Vontade de aparecer é pouco provável, pois essa vontade é
circunscrita a determinadas categorias sociais e depende de socialização
específica. É própria da classe média, cuja cultura valoriza o parecer muito
mais do que o propriamente ser. Quem procura parecer o que não é e mais do que
é quase sempre se denuncia nos gestos impróprios e na inabilidade para
manipular apropriadamente o código gestual que corresponde à aparência que
pretende ostentar. Pessoas pobres sabem disso, mesmo quando imitam aquilo que
não são. Os ricos também o sabem porque com facilidade identificam quem não
pertence à categoria social dos que podem ostentar. As pessoas se traem nos
desajustes da conduta.
Parecer traz identidade visual e o prestígio superficial da
aparência, o que é característico da sociedade de consumo. Os dois moradores de
rua, que são catadores de lixo reciclável, estão muito longe das fantasias
consumistas da maioria e suas possibilidades de ostentação. São culturalmente
incapazes de manipular os significados da aparência porque não têm como dela
beneficiar-se.
Quanto a ser trouxas porque deixaram de apoderar-se do que
não era seu, e do que claramente careciam, é algo improvável. Alguém que se
apodere de uma quantia de dinheiro muito superior à sua capacidade de
utilizá-la, mesmo dinheiro achado na rua ou no lixo, dificilmente poderá
utilizar esse dinheiro na escala de suas carências acumuladas sem ser
denunciado. A teia de regras e cautelas do mundo do consumo é vigilante e
repressiva para que um pobre não se meta a ser o que não é. Não é improvável
que o casal tenha levado isso em conta.
Mesmo que fosse a um restaurante para uma lauta refeição e
matar a fome de uma vida, correria o risco de não ser servido e de despertar
suspeitas. E, se pretensioso, mas prudente, pedisse uma garrafa de modesto
vinho da terra, maior seria a suspeita. Pobre que é pobre toma água ou suco,
dizem os vigilantes da conduta alheia. O que bem indica o que são as suspeitas
que regulam as relações sociais. Todos somos devidamente observados todo o
tempo por todos. O político que foi visto com amigos num restaurante com dois
Romanée Conti, um vinho de US$ 6 mil a garrafa, já despertou suspeitas.

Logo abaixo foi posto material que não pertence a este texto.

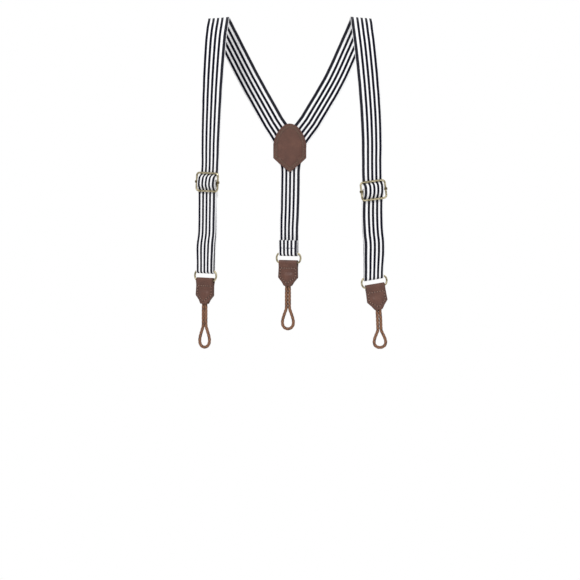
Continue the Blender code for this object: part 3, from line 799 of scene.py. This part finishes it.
def tabHalf(x, down):
    # half the distance between the two plies' middles: round the wire, pinched, then over the cord's ends
    around = foldRadius(tab["leather"])
    pinch, spread = tab["leather"] / 2 + 0.00004, cord["radius"] + tab["leather"] / 2 - 0.0001
    fall = smoothStep(down / 0.0052)
    base = around + (pinch - around) * fall
    over = smoothStep((down - 0.0085) / 0.0035) * smoothStep((0.0056 - abs(x)) / 0.0034)
    return base + (spread - pinch) * over


def tabSurface(x, down, sign):
    # a point on the outside of a ply and the way out of it, in the tab's own frame; sign -1 is the chest side
    def at(a, b):
        return Vector((a, sign * (tabHalf(a, b) + tab["leather"] / 2), -b))
    point, tiny = at(x, down), 0.0002
    normal = (at(x + tiny, down) - at(x - tiny, down)).cross(at(x, down + tiny) - at(x, down - tiny))
    return point, normal * (-1 if normal.y * sign < 0 else 1)


def seamPath():
    # the sewn line on a tab: across below the fold, down both sides and together at the tip
    top, tip, corner = tab["seamTop"], tab["seamTip"], tab["side"] - 0.0006
    upper, lower = tabWidth(top) / 2 - tab["seamIn"], tab["wide"] / 2 - tab["seamIn"]
    return [(0.0003, tip), (lower, corner), (upper, top), (-upper, top), (-lower, corner), (-0.0003, tip)]


def alongPath(points, pitch):
    found = []
    for a, b in zip(points, points[1:]):
        a, b = Vector(a), Vector(b)
        count = max(1, round((b - a).length / pitch))
        found += [(a.lerp(b, (i + 0.5) / count), (b - a).normalized()) for i in range(count)]
    return found


def nearPath(points, spot):
    best = 1.0
    for a, b in zip(points, points[1:]):
        a, b = Vector(a), Vector(b)
        t = min(1, max(0, (spot - a).dot(b - a) / (b - a).length_squared))
        best = min(best, (a.lerp(b, t) - spot).length)
    return best


def fade(distance, reach):
    # 1 at the middle of a mark, falling to nothing about two reaches away
    return math.exp(-(distance / reach) ** 2)


# a darkening share for each point: the dyed rim, and painted shade in the sewn line and needle holes
def rimDyeAndSeamShade(piece, values):
    layer = piece.data.attributes.new("rimDyeAndSeamShade", "FLOAT", "POINT")
    layer.data.foreach_set("value", values)


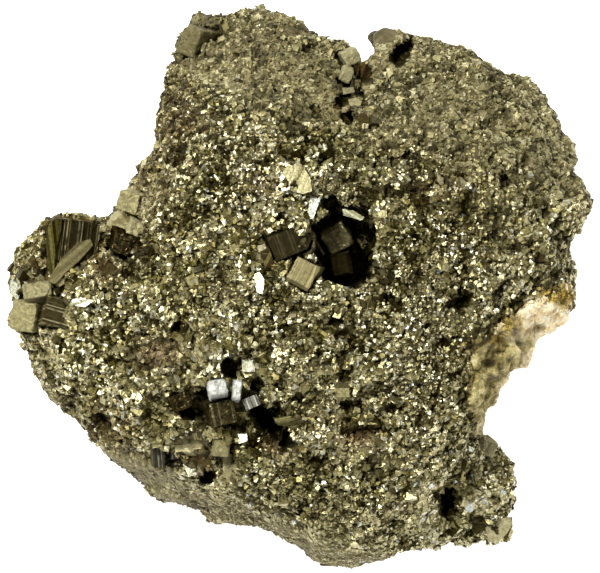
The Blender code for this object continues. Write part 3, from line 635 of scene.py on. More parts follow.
def make_grains(skin, bodies, plates):
    p, n = get_co(skin.data), get_no(skin.data)
    relief = Relief(p)
    made = []
    face = (n[:, 2] > -0.05) & (p[:, 2] > 12.0)
    for label, where, spacing, seed in (("face", face, 0.372, 1), ("flank", ~face, 0.72, 2)):
        rng = np.random.default_rng(100 + seed)
        pp, nn = p[where], n[where]
        pick = sample(pp, spacing, rng)
        pp, nn = pp[pick], nn[pick]
        uu, vv = plan_of(pp)
        gap = np.abs(uu - (354 + 0.16 * vv)) < 13 - 0.10 * vv
        lip = np.exp(-(((uu - 380) / 18) ** 2 + ((vv - 32) / 13) ** 2)) > 0.42
        ok = ~lip & (holes(pp, 2.0) < 1.2) & (pp[:, 2] > 0.5) & clear_of(pp, bodies) & off_plates(pp, plates) & ~(gap & (vv < 62) & (pp[:, 2] < 24))
        pp, nn = pp[ok], nn[ok]
        count = len(pp)
        u, v = plan_of(pp)
        w = dust_and_sheen(pp, nn)
        block = blobs(pp, COARSE)
        coarse = np.clip(1.0 + 0.22 * noise(pp, 9.0, 55) + 0.2 * noise(pp, 3.0, 56) + block, 0.6, 2.2)
        side = np.clip((0.5 - nn[:, 2]) / 0.5, 0, 1)
        coarse = 1 + (coarse - 1) * (1 - side)
        keep = rng.random(count) < np.clip(1.30 / coarse, 0.45, 0.955)
        pp, nn, u, v, w, coarse = (x[keep] for x in (pp, nn, u, v, w, coarse))
        count = len(pp)
        side = np.clip((0.5 - nn[:, 2]) / 0.5, 0, 1)
        size = spacing * 1.26 * (1 - 0.30 * side) * coarse * np.exp(rng.normal(0, 0.26, count))
        size = np.where(rng.random(count) < 0.008, size * rng.uniform(1.4, 2.0, count), size)
        strip = smooth(v - np.interp(u, *zip(*LOW_RIM)), -4, 18) if label == "face" else np.zeros(count)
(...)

Imagine-se o morador de rua servindo-se de modestíssimo vinho local. Para
entrar no restaurante, teria antes que comprar os trajes apropriados à
transitória escala de ascensão social que R$ 20 mil permitem. Em condições
assim, dinheiro achado é inútil.
O gesto do casal repercutiu no Brasil e foi, no geral,
bem-vindo como indício de que nem tudo está perdido, no mesmo momento em que na
própria estrutura de poder a anomalia da corrupção compromete o sentido
democrático da vida política. O gesto, aliás, não é novo nem raro. São
frequentes casos semelhantes de dinheiro alheio achado e devolvido ao dono
desconhecido de quem o acha, geralmente por meio da polícia.
O homem que achou o dinheiro declarou que gostaria que sua
mãe o visse agora, pois ela se orgulharia dele. Eis a questão. Lançado para a
margem da sociedade, reteve, como um bem pessoal e imaterial que é, o
antimoderno sentido da honra. Por incrível que pareça, a maioria das pessoas é
honrada e faz parte dessa imensa massa invisível dos não notados. Um
trabalhador dedicado ao seu trabalho, ou um professor devotado ao ensino e à
formação de seus alunos, terá pouquíssima chance de ser aplaudido, mesmo por
quem de seu trabalho se beneficia. No entanto, eles têm o que lhes basta como
nutrição moral: o sentido da honra e a honestidade. Já não se fala disso, mas
os sociólogos sabem que uma das carências humanas destes tempos de liquefação
dos valores é a da honradez e da honestidade, o alimento que sacia os que não
foram vencidos, os que se mantiveram antiquadamente honestos.